There has been a cultural shift towards celebrating the "anti-hero" in recent decades. These protagonists are decidedly on the wrong side morally, but are depicted as doing the "wrong thing for the right reason." The ends are used to justify corrupt means. These characters embody the attitude that it's more important to be tough and effective than righteous.
This trope has become dominant across entertainment. Television shows seek to please audiences with edgy stories that glorify anti-heroes. Recent movies center on classic villains, but portray them in an oddly sympathetic light. Even children's entertainment features cynical, bitter, and selfish lead characters.For example, the 2018 film Venom depicts comic book anti-hero Eddie Brock, who becomes the host to an alien parasite that imbues him with superhuman abilities. He uses ruthless, grisly methods to fight the bad guy without regard for the ethical codes of conduct normally expected of heroes. The film attempts to make this disturbing behavior seem more acceptable by having the protagonist lose his job and fiancé beforehand.
The danger here is that anti-heroes teach the next generation to celebrate pragmatism over principles. They subtly communicate that ethical compromises are necessary to achieve success and victory. This flies directly against the conduct modeled by Christ, who rejected the Tempter in the desert, turning down a shortcut to victory because it was more important to please God than to “get results.”
Scrolling Past Self-Centered "Heroes"
Apart from fiction, social media has given rise to "heroes" who lack anything resembling Jesus' selflessness and humility. Success is measured by likes, follows, clicks, and wealth. Their heroism ultimately centers around self-promotion rather than self-sacrifice.
When narcissists seeking validation are put on a pedestal, it skews a child's understanding of what true heroes look like. They come to believe that their worth is dependent on the approval of others. These “heroes” flaunt flashy cars, designer clothes, and luxurious lifestyles as the pinnacle of success. The underlying message is that lavish wealth represents victory in life.
This feeds an attitude in developing minds that your value and happiness depend on what you own or how extravagantly you can live. It judges less fortunate people as failures or “losers.” Not only does this neglect the blessings of simplicity and generosity, but it also directly contradicts the attitudes modeled by Christ. He had no earthly wealth or possessions but found His identity in His relationship with the Father. Jesus' followers were commended not for their prosperity, but for faithful obedience and following the self-sacrificing footsteps of their Savior. The social media obsession with self-worship and materialism points our kids toward flimsy priorities that can never truly satisfy them.

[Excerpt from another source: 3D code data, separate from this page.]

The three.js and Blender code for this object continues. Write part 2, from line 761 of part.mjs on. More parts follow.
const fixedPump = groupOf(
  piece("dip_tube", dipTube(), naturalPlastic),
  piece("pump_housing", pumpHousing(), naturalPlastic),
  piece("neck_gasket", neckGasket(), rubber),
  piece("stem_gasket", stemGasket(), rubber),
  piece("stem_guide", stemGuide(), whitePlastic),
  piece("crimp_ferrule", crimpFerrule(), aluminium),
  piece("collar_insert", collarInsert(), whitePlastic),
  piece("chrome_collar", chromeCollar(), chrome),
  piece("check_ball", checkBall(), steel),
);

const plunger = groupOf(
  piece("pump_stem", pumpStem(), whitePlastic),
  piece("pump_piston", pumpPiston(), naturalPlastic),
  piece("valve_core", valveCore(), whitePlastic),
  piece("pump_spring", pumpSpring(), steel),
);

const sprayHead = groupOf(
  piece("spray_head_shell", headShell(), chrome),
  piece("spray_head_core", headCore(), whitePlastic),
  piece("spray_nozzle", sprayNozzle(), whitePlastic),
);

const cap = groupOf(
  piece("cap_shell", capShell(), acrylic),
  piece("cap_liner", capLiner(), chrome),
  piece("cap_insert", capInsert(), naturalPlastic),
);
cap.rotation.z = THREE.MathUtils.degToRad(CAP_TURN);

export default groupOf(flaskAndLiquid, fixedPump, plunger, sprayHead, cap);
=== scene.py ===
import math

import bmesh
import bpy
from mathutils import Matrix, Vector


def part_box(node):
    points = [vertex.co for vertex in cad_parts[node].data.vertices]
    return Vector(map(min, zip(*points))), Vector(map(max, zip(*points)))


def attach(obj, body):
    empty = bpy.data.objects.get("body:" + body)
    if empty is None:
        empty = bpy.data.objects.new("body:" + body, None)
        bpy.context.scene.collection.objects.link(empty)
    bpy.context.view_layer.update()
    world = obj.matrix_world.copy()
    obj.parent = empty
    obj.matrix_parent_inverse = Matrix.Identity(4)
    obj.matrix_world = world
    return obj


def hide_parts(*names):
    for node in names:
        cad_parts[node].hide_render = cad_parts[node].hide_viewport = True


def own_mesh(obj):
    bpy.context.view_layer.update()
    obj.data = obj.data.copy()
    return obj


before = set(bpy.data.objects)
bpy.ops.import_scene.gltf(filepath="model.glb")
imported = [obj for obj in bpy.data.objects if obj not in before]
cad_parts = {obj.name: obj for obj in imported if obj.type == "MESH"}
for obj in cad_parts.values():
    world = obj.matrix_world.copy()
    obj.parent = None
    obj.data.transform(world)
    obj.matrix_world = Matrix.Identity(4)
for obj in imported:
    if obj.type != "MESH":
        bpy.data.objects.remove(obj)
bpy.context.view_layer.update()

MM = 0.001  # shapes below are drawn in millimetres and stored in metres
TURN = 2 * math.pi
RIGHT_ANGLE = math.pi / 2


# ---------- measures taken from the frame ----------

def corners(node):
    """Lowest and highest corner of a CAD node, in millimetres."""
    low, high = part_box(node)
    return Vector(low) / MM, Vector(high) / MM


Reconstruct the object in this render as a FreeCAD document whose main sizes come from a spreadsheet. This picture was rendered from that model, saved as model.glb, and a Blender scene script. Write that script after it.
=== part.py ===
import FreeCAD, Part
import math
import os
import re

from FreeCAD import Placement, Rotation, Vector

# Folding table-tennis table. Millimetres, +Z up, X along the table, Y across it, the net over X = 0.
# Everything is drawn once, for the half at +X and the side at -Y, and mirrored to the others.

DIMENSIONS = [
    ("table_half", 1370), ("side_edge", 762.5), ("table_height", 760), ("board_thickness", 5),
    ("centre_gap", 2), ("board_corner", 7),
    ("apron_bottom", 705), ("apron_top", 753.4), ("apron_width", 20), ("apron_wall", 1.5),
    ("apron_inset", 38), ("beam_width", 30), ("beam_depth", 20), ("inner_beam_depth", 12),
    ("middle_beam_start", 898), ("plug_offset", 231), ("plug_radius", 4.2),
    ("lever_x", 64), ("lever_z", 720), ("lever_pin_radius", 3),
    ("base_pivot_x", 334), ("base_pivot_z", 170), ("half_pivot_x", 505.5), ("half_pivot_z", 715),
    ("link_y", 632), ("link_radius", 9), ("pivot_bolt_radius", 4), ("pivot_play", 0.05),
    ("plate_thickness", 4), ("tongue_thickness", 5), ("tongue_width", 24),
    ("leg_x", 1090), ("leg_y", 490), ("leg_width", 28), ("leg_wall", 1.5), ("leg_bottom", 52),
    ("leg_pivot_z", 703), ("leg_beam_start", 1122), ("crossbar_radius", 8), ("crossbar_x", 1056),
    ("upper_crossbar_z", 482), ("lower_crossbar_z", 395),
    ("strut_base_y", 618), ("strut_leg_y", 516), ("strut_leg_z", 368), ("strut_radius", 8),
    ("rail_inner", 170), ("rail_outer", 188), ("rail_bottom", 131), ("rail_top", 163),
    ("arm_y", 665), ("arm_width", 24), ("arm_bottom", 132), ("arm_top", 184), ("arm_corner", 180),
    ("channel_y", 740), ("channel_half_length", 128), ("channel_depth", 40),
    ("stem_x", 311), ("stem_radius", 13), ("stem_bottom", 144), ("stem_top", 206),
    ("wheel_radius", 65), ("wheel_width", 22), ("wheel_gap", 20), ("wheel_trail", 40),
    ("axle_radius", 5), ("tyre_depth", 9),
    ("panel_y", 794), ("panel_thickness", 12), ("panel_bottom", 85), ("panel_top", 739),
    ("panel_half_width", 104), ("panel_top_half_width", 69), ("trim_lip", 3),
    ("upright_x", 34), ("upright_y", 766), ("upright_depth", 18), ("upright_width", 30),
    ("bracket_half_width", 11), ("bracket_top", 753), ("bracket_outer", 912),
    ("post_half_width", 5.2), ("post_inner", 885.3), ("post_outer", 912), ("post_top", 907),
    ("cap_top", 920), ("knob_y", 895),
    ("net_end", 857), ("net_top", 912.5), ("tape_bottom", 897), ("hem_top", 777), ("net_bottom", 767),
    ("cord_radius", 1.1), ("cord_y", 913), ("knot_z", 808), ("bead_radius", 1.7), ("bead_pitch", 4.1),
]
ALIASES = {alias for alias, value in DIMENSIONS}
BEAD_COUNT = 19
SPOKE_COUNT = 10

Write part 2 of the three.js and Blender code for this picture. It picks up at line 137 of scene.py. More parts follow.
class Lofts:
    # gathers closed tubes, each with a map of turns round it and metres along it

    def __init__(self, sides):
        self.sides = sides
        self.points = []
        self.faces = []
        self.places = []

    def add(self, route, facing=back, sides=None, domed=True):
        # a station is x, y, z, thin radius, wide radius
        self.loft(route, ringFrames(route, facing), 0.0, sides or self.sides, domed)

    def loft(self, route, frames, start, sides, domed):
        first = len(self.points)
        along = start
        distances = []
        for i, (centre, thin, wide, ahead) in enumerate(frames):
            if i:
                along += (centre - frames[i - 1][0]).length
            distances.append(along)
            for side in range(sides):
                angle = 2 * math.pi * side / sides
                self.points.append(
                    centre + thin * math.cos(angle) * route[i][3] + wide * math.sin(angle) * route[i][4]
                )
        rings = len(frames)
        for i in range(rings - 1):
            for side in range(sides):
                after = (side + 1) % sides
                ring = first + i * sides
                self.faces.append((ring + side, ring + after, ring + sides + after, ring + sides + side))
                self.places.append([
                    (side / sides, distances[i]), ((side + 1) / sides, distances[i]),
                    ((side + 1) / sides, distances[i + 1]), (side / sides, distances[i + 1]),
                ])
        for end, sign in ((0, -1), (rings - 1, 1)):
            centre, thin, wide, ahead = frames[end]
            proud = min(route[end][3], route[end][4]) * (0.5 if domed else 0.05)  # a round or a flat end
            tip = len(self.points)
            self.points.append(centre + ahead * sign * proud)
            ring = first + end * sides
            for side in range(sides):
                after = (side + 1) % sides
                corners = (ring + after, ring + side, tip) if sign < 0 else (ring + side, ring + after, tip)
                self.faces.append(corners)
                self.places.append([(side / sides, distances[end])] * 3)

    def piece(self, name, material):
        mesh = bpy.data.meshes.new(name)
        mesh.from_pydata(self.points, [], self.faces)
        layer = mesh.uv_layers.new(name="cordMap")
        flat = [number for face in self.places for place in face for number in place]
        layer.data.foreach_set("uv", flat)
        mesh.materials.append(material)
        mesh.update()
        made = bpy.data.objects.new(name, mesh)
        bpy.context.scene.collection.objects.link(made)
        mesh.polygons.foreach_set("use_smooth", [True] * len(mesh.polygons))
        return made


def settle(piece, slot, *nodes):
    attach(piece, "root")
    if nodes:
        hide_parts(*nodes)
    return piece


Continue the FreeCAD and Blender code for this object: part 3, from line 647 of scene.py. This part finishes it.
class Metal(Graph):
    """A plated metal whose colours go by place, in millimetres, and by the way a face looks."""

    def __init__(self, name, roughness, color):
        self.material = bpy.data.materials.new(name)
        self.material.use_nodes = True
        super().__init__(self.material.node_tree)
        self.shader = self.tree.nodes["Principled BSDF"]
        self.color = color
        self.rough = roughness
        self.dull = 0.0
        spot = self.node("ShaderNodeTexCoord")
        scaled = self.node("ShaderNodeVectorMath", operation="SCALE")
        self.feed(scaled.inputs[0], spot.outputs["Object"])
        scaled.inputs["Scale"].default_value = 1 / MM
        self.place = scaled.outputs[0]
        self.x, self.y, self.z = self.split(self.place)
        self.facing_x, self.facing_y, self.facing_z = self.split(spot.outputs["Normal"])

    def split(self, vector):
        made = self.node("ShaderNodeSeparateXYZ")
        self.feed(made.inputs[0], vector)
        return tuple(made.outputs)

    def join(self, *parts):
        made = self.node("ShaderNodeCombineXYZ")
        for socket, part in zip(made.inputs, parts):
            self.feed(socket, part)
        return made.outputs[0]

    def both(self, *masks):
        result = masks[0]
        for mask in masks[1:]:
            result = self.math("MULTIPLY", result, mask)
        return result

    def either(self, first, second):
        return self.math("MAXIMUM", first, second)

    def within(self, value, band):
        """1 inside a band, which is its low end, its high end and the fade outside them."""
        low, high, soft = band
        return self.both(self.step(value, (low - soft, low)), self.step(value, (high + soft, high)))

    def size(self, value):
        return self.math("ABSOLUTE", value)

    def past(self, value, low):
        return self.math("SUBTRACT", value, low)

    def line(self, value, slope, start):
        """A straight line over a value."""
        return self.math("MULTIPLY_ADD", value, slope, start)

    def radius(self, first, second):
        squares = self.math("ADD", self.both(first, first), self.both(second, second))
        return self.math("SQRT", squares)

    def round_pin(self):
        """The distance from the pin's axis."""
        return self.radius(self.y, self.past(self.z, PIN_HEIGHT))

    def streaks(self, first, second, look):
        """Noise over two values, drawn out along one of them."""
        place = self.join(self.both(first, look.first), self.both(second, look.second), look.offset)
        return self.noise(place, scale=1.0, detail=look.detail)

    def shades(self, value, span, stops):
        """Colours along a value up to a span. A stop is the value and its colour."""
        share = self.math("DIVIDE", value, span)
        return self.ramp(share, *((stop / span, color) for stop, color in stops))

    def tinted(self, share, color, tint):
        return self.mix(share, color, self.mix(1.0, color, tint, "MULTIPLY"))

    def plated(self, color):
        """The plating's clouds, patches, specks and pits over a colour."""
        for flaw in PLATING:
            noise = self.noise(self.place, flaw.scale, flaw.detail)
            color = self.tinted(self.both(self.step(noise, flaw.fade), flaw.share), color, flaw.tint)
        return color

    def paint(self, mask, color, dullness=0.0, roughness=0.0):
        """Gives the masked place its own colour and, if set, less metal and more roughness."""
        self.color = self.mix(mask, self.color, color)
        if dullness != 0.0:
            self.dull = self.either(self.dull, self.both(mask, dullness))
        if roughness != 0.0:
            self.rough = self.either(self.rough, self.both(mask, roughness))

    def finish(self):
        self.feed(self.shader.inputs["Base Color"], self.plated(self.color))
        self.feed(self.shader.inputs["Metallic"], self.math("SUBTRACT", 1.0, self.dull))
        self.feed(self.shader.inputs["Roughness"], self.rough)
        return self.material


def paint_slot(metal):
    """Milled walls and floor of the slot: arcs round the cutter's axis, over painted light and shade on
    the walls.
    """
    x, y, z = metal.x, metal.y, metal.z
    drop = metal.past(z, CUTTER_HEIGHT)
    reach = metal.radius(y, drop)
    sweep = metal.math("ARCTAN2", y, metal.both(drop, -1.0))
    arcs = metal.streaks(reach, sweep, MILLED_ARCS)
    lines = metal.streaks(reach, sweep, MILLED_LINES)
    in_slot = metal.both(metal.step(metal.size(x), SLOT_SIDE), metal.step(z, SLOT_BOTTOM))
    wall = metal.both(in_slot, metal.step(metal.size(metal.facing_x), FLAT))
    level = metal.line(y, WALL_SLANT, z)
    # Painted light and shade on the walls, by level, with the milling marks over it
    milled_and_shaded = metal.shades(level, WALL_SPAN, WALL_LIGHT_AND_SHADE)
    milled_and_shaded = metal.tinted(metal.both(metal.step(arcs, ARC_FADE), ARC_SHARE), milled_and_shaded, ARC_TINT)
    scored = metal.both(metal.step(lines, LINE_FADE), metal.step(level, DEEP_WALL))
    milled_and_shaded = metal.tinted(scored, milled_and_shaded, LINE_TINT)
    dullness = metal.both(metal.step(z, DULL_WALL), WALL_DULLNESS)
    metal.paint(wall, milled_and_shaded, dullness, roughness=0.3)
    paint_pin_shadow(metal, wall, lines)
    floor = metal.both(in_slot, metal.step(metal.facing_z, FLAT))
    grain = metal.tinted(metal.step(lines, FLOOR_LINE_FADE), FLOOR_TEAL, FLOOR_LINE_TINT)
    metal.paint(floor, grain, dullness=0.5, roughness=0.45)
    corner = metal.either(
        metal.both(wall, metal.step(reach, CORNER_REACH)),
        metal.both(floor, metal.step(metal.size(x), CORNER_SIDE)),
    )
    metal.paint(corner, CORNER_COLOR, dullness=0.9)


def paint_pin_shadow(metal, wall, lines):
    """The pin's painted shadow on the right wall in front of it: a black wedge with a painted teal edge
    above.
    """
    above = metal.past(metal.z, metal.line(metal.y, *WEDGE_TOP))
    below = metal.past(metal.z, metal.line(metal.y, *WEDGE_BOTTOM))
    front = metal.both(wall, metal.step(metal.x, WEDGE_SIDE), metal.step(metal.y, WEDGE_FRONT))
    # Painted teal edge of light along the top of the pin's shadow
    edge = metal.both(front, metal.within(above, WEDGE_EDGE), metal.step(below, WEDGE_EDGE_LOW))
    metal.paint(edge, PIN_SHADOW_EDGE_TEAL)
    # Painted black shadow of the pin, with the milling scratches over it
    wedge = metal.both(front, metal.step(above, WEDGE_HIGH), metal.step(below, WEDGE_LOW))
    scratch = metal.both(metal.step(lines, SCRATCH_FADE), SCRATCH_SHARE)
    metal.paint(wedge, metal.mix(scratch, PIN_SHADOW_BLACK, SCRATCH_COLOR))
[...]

The Hollow "Heroes" of Self-Sufficiency
Beyond social media, our wider culture promotes "heroes" that diminish the essential Christian truth that we are insufficient in ourselves. Celebrities who preach about "being true to yourself" and "loving yourself" make little room for recognizing our desperate need for God's grace to transform us. Their mantra seems to be "You're enough on your own", whereas Scripture says we will only find our sufficiency in Christ.
The individualism of American culture tempts us to make ourselves the center of our universe. Yet the call of Jesus is one of radical reorientation towards God and others. The heroes in the pages of the Bible were those who mourned over their sins, showed mercy, made peace, and were persecuted for His sake. The humble heroes of the faith stand as vivid reminders that we can't be conformed to the world but must be transformed by the renewing of our minds.
Finding Heroes that Reflect Christ
Of course, perfect role models are impossible to find, whether in fiction or real life. We live in a fallen world and all fall short of God's standards. Certainly, we can find admirable traits even in flawed heroes. However, Christian parents have a responsibility to be discerning about the prevailing messages embedded in the heroes their kids embrace. They must weed out those that conflict with the values and priorities of Jesus.
We also need to be intentional about highlighting heroes from history and Scripture that better align with godly virtue. Missionaries, Christian public figures, and biblical characters all provide stories of courage, leadership, devotion to truth, and selfless love. They reorient us from deadly individualism towards the eternal. Their flaws also remind us that only Christ is the perfect standard of moral excellence that we should ultimately model our lives after.
At the end of the day, good heroes can and will point towards Jesus as the ultimate Hero. Every true heroic attribute finds its origin in Him, the perfect Archetype. He is both humble and noble, meek and mighty, merciful and judicial. Everything He did on Earth, and everything He does before God’s Throne is for His people. By God’s grace, His pattern can be found in earthly examples, but it is up to Christian parents to direct their children to imitate Him.